Today, I planted my potatoes for 2016 in a combination of containers and a small raised bed.  I decided that instead of planting the potatoes at the bottom of the containers and hill-up the plant as it grows to the top, to plant the potatoes 4″ from the top and fill the rest with soil.  Hilling potato plants does not seem natural.  The leafs get soil on them which makes them more prone to fungus.  Ultimately, hilling robs the plant of sunlight because some leafs get covered in soil.  So this time I won’t hill as much, but the plant will have plenty of room to shoot roots down and develop tubers.

Here is the process I followed today.

Spring Arrived

The mild winter has been great for gardening and now spring is knocking at the door.  It’s time to get the squash, tomato and cucumber seeds on the ground.  But first, an update on the rat problem I had last year.  I had to get very aggressive with traps to disrupt their breeding cycle.   After I trapped 13 adult rats in October and November, the rest got the hint and packed their bags.  So it’s business as usual.  This was the first time in 8 years of gardening that I’d a  problem with rodents eating my greens.

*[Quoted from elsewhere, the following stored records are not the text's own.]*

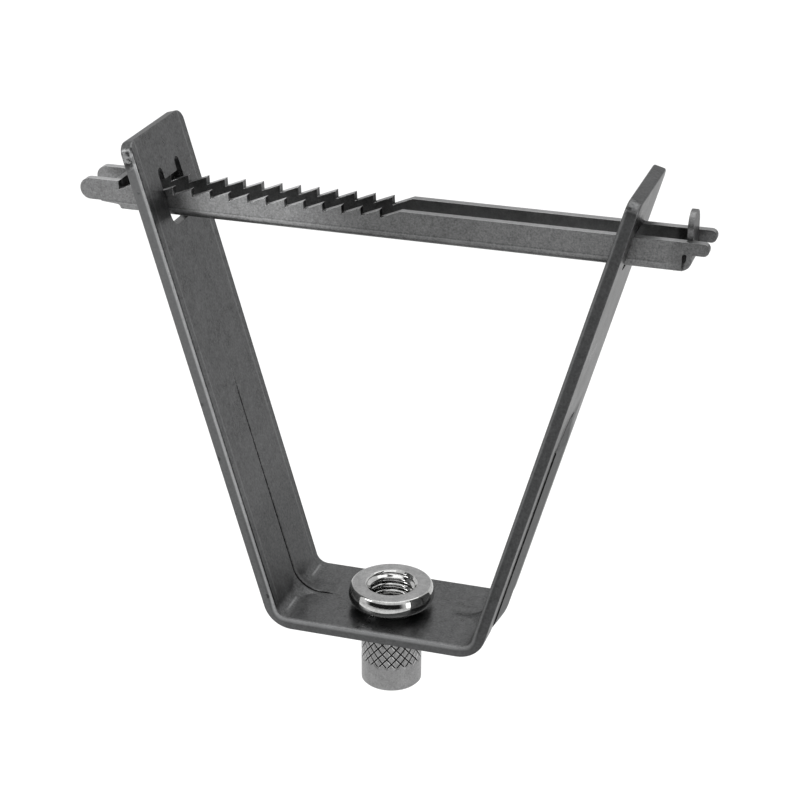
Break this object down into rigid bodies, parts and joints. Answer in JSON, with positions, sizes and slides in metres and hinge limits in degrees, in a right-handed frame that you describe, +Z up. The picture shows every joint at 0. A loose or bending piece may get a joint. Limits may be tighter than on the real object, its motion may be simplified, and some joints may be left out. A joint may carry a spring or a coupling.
{
  "type": "trapeze hanger",
  "caption": "Bent steel strip bracket with two splayed legs, a toothed locking bar through both legs and a flanged threaded nut for a hanging rod in its base.",
  "frame": {"origin": "on the nut's thread axis, at the top face of the bracket's base", "axes": "+X along the locking bar towards its upturned stop, +Z up the legs, -Y is the front"},
  "size_m": [0.1235, 0.025, 0.1142],
  "materials": {
    "bracket_steel": "satin zinc plated",
    "bar_steel": "satin zinc plated",
    "nut_steel": "bright zinc plated"
  },
  "bodies": {
    "bracket": {"bracket": "bracket_steel"},
    "locking_bar": {"locking_bar": "bar_steel"},
    "nut": {"knurled_nut": "nut_steel"}
  },
  "joints": [
    {"name": "bar_slide", "type": "slide", "parent": "bracket", "child": "locking_bar", "axis": [1, 0, 0], "range_m": [-0.0078, 0.1]},
    {"name": "nut_turn", "type": "hinge", "parent": "bracket", "child": "nut", "pos_m": [0, 0, 0], "axis": [0, 0, 1], "continuous": true}
  ]
}
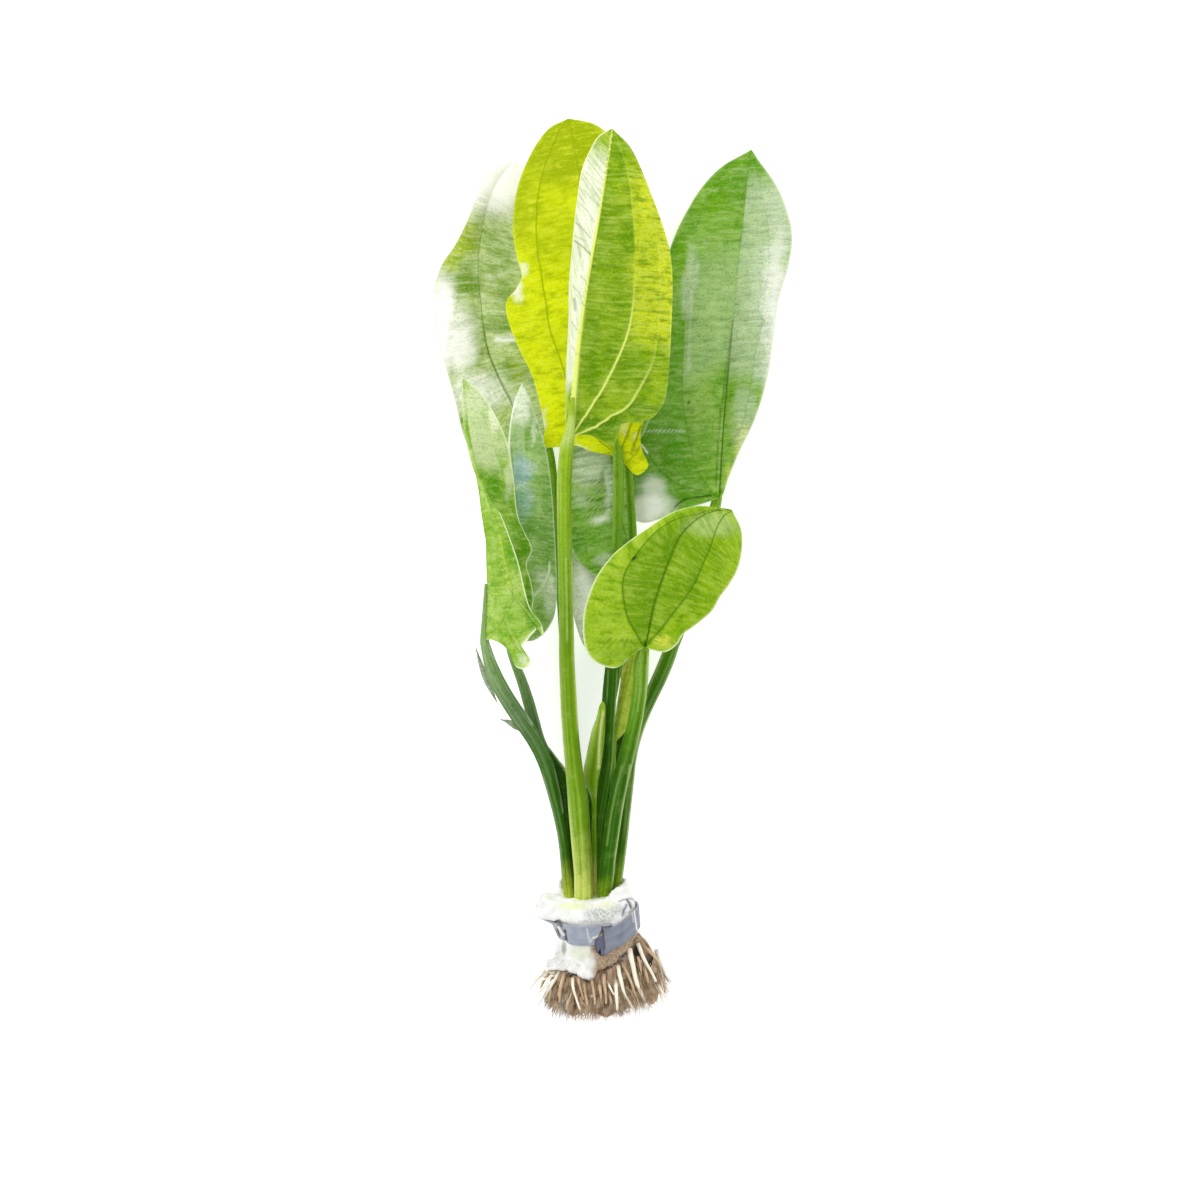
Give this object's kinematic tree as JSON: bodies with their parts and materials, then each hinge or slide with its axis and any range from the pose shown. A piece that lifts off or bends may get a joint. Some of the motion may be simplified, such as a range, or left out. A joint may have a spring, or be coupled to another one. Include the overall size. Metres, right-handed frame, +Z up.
{
  "type": "echinodorus plant",
  "caption": "Bare-root Echinodorus water plant lying on its back: long-stalked leaves from a crown wrapped in foam and a metal weight strip, with its roots hanging out below.",
  "frame": {"origin": "centre of the plant's outline, on the surface that it lies on", "axes": "+Y from the roots to the leaf tips, +Z up from the surface, +X to the plant's right as seen from above"},
  "size_m": [0.1684, 0.4096, 0.0884],
  "materials": {
    "leaf_green": "satin",
    "leaf_yellow": "satin",
    "leaf_pale": "satin",
    "leaf_deep": "satin",
    "stem_green": "satin",
    "stem_light": "satin",
    "foam": "matte",
    "strip": "satin",
    "root": "matte"
  },
  "bodies": {
    "root": {"front_leaf": "leaf_green", "yellow_leaf": "leaf_yellow", "back_left_leaf": "leaf_pale", "back_right_leaf": "leaf_green", "folded_leaf": "leaf_green", "inner_leaf": "leaf_pale", "small_leaf": "leaf_green", "middle_leaf": "leaf_pale", "hidden_leaf": "leaf_deep", "low_leaf": "leaf_pale", "young_leaf": "leaf_yellow", "front_stem": "stem_light", "yellow_stem": "stem_light", "back_left_stem": "stem_green", "back_right_stem": "stem_green", "folded_stem": "stem_green", "inner_stem": "stem_green", "small_stem": "stem_green", "middle_stem": "stem_green", "hidden_stem": "stem_green", "low_stem": "stem_green", "young_stem": "stem_light", "new_shoot": "stem_light", "foam_wrap": "foam", "weight_strip": "strip", "root_ball": "root"}
  },
  "joints": []
}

The keyhole garden yielded Russian kale all winter long without frost protection.  I also harvested beets, red mustard, spinach and many other greens from the raised beds.  Leafy greens taste much better in winter and the body seems to crave them more for some reason.  Cold hardy Kale and Swish Chard are a powerhouse of nutrition in winter.  Cilantro and dill are rampant right now.  All I did last year was shake off their seeds onto the raised bed.  I’m also seeing a lot of volunteers starting to come out.  I’m reaching a point in the garden where even the annuals if left to go to seed behave more like perennials.

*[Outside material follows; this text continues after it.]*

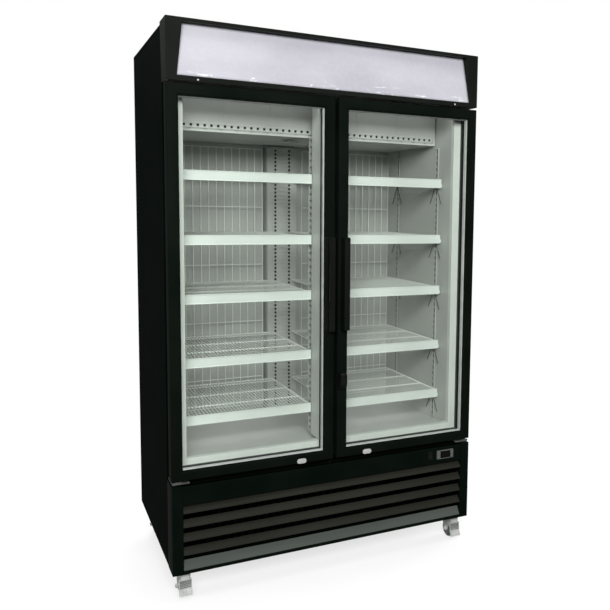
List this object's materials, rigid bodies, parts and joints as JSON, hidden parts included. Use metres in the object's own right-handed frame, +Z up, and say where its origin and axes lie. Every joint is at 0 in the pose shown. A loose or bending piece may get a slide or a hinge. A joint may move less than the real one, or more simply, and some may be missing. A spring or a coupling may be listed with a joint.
{
  "type": "glass door merchandiser",
  "caption": "Upright glass door merchandiser: a display refrigerator with swing doors, wire shelves, a light-box canopy, a louvred machine grille and swivel casters.",
  "frame": {"origin": "on the floor, under the centre of the whole footprint, door handles included", "axes": "+Z up, +Y from the doors towards the back, +X to the right as seen from the front"},
  "size_m": [1.22, 0.8, 2.034],
  "materials": {
    "case_paint": "satin",
    "door_paint": "satin",
    "liner_paint": "satin",
    "shelf_coating": "gloss",
    "sign_acrylic": "satin",
    "door_glass": "gloss",
    "gasket_rubber": "matte",
    "black_plastic": "satin",
    "key_plastic": "satin",
    "lock_chrome": "polished",
    "zinc_plate": "satin",
    "coil_fins": "satin",
    "compressor_enamel": "gloss",
    "lamp_tube": "gloss",
    "cord_rubber": "matte",
    "wheel_tread": "matte"
  },
  "bodies": {
    "cabinet": {"left_side_panel": "case_paint", "right_side_panel": "case_paint", "back_panel": "case_paint", "top_panel": "case_paint", "base_frame": "case_paint", "inner_liner": "liner_paint", "front_frame": "liner_paint", "rear_pilaster": "liner_paint", "left_front_shelf_standard": "liner_paint", "left_rear_shelf_standard": "liner_paint", "right_front_shelf_standard": "liner_paint", "right_rear_shelf_standard": "liner_paint", "left_shelf_1": "shelf_coating", "left_shelf_2": "shelf_coating", "left_shelf_3": "shelf_coating", "left_shelf_4": "shelf_coating", "left_shelf_5": "shelf_coating", "right_shelf_1": "shelf_coating", "right_shelf_2": "shelf_coating", "right_shelf_3": "shelf_coating", "right_shelf_4": "shelf_coating", "right_shelf_5": "shelf_coating", "evaporator_cover": "liner_paint", "evaporator_coil": "coil_fins", "condenser_coil": "coil_fins", "compressor": "compressor_enamel", "power_cord": "cord_rubber", "canopy_housing": "case_paint", "sign_panel": "sign_acrylic", "canopy_lamp": "lamp_tube", "grille_panel": "case_paint", "controller_body": "black_plastic", "left_hinge_bracket": "zinc_plate", "right_hinge_bracket": "zinc_plate"},
    "left_door": {"left_door_frame": "door_paint", "left_door_glass": "door_glass", "left_door_gasket": "gasket_rubber", "left_door_handle": "black_plastic"},
    "right_door": {"right_door_frame": "door_paint", "right_door_glass": "door_glass", "right_door_gasket": "gasket_rubber", "right_door_handle": "black_plastic", "hasp_block": "black_plastic"},
    "left_lock": {"left_door_lock": "lock_chrome"},
    "right_lock": {"right_door_lock": "lock_chrome"},
    "light_switch": {"light_switch": "black_plastic"},
    "controller_left_button": {"controller_left_button": "key_plastic"},
    "controller_right_button": {"controller_right_button": "key_plastic"},
    "evaporator_fan": {"evaporator_fan": "black_plastic"},
    "condenser_fan": {"condenser_fan": "black_plastic"},
    "front_left_fork": {"front_left_caster_fork": "zinc_plate"},
    "front_left_wheel": {"front_left_caster_wheel": "wheel_tread"},
    "front_left_pedal": {"front_left_brake_pedal": "zinc_plate"},
    "front_right_fork": {"front_right_caster_fork": "zinc_plate"},
    "front_right_wheel": {"front_right_caster_wheel": "wheel_tread"},
    "front_right_pedal": {"front_right_brake_pedal": "zinc_plate"},
    "rear_left_fork": {"rear_left_caster_fork": "zinc_plate"},
    "rear_left_wheel": {"rear_left_caster_wheel": "wheel_tread"},
    "rear_right_fork": {"rear_right_caster_fork": "zinc_plate"},
    "rear_right_wheel": {"rear_right_caster_wheel": "wheel_tread"}
  },
  "joints": [
    {"name": "left_door_swing", "type": "hinge", "parent": "cabinet", "child": "left_door", "pos_m": [-0.596, -0.336, 0.447], "axis": [0, 0, -1], "range_deg": [0, 110]},
    {"name": "right_door_swing", "type": "hinge", "parent": "cabinet", "child": "right_door", "pos_m": [0.596, -0.336, 0.447], "axis": [0, 0, 1], "range_deg": [0, 110]},
    {"name": "left_lock_turn", "type": "hinge", "parent": "left_door", "child": "left_lock", "pos_m": [-0.135, -0.36, 0.4565], "axis": [0, 1, 0], "range_deg": [0, 90]},
    {"name": "right_lock_turn", "type": "hinge", "parent": "right_door", "child": "right_lock", "pos_m": [0.135, -0.36, 0.4565], "axis": [0, 1, 0], "range_deg": [0, 90]},
    {"name": "light_switch_rock", "type": "hinge", "parent": "cabinet", "child": "light_switch", "pos_m": [0.4255, -0.355, 0.396], "axis": [1, 0, 0], "range_deg": [0, 10]},
    {"name": "controller_left_press", "type": "slide", "parent": "cabinet", "child": "controller_left_button", "axis": [0, 1, 0], "range_m": [0, 0.0012]},
    {"name": "controller_right_press", "type": "slide", "parent": "cabinet", "child": "controller_right_button", "axis": [0, 1, 0], "range_m": [0, 0.0012]},
    {"name": "evaporator_fan_spin", "type": "hinge", "parent": "cabinet", "child": "evaporator_fan", "pos_m": [0, -0.01, 1.715], "axis": [0, 0, 1], "continuous": true},
    {"name": "condenser_fan_spin", "type": "hinge", "parent": "cabinet", "child": "condenser_fan", "pos_m": [-0.18, -0.138, 0.27], "axis": [0, 1, 0], "continuous": true},
    {"name": "front_left_caster_swivel", "type": "hinge", "parent": "cabinet", "child": "front_left_fork", "pos_m": [-0.563, -0.274, 0.1], "axis": [0, 0, 1], "continuous": true},
    {"name": "front_left_wheel_spin", "type": "hinge", "parent": "front_left_fork", "child": "front_left_wheel", "pos_m": [-0.563, -0.292, 0.036], "axis": [1, 0, 0], "continuous": true},
    {"name": "front_left_brake_release", "type": "hinge", "parent": "front_left_fork", "child": "front_left_pedal", "pos_m": [-0.563, -0.326, 0.084], "axis": [-1, 0, 0], "range_deg": [0, 20]},
    {"name": "front_right_caster_swivel", "type": "hinge", "parent": "cabinet", "child": "front_right_fork", "pos_m": [0.563, -0.274, 0.1], "axis": [0, 0, 1], "continuous": true},
    {"name": "front_right_wheel_spin", "type": "hinge", "parent": "front_right_fork", "child": "front_right_wheel", "pos_m": [0.563, -0.292, 0.036], "axis": [1, 0, 0], "continuous": true},
    {"name": "front_right_brake_release", "type": "hinge", "parent": "front_right_fork", "child": "front_right_pedal", "pos_m": [0.563, -0.326, 0.084], "axis": [-1, 0, 0], "range_deg": [0, 20]},
    {"name": "rear_left_caster_swivel", "type": "hinge", "parent": "cabinet", "child": "rear_left_fork", "pos_m": [-0.563, 0.314, 0.1], "axis": [0, 0, 1], "continuous": true},
    {"name": "rear_left_wheel_spin", "type": "hinge", "parent": "rear_left_fork", "child": "rear_left_wheel", "pos_m": [-0.563, 0.296, 0.036], "axis": [1, 0, 0], "continuous": true},
    {"name": "rear_right_caster_swivel", "type": "hinge", "parent": "cabinet", "child": "rear_right_fork", "pos_m": [0.563, 0.314, 0.1], "axis": [0, 0, 1], "continuous": true},
    {"name": "rear_right_wheel_spin", "type": "hinge", "parent": "rear_right_fork", "child": "rear_right_wheel", "pos_m": [0.563, 0.296, 0.036], "axis": [1, 0, 0], "continuous": true}
  ]
}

The last raised bed I built yielded nicely.  You can see it here.

Cedar Raised Bed
Cedar Raised Bed

Rats in the Garden

In eight years of gardening, I have killed three rats in my backyard.  That was until a month ago when I began noticing signs of damage in my kale, lettuce, spinach and tomato plants.  At first, I thought it was a late caterpillar infestation, but upon closer examination, I began noticing stem nibbles at the foot of the plants and rat droppings.  I cleared one bed that had been heavily damaged and found several burrowing holes within the raised bed.  Sure enough, the rats were living in the bed…right next to their food source.

My dog killed a couple of rats that popped-out that day.  Since then, I’ve been placing traps every night baited with peanut butter or chicken scraps.  So far, I’ve caught eight rats, big ones.  But where there are eight, there has to be thirty.  I’m guessing.

I’m not sure why there has been a spike in the rat population this year, but I have to get a their numbers under control.  They really did a number on my kale plants.  I’m using traps and keeping the garden clear of water sources and debris to minimize their habitat.  I’ll keep you posted.

Rats are smart, but they are also curious and greedy, so that makes them predictable.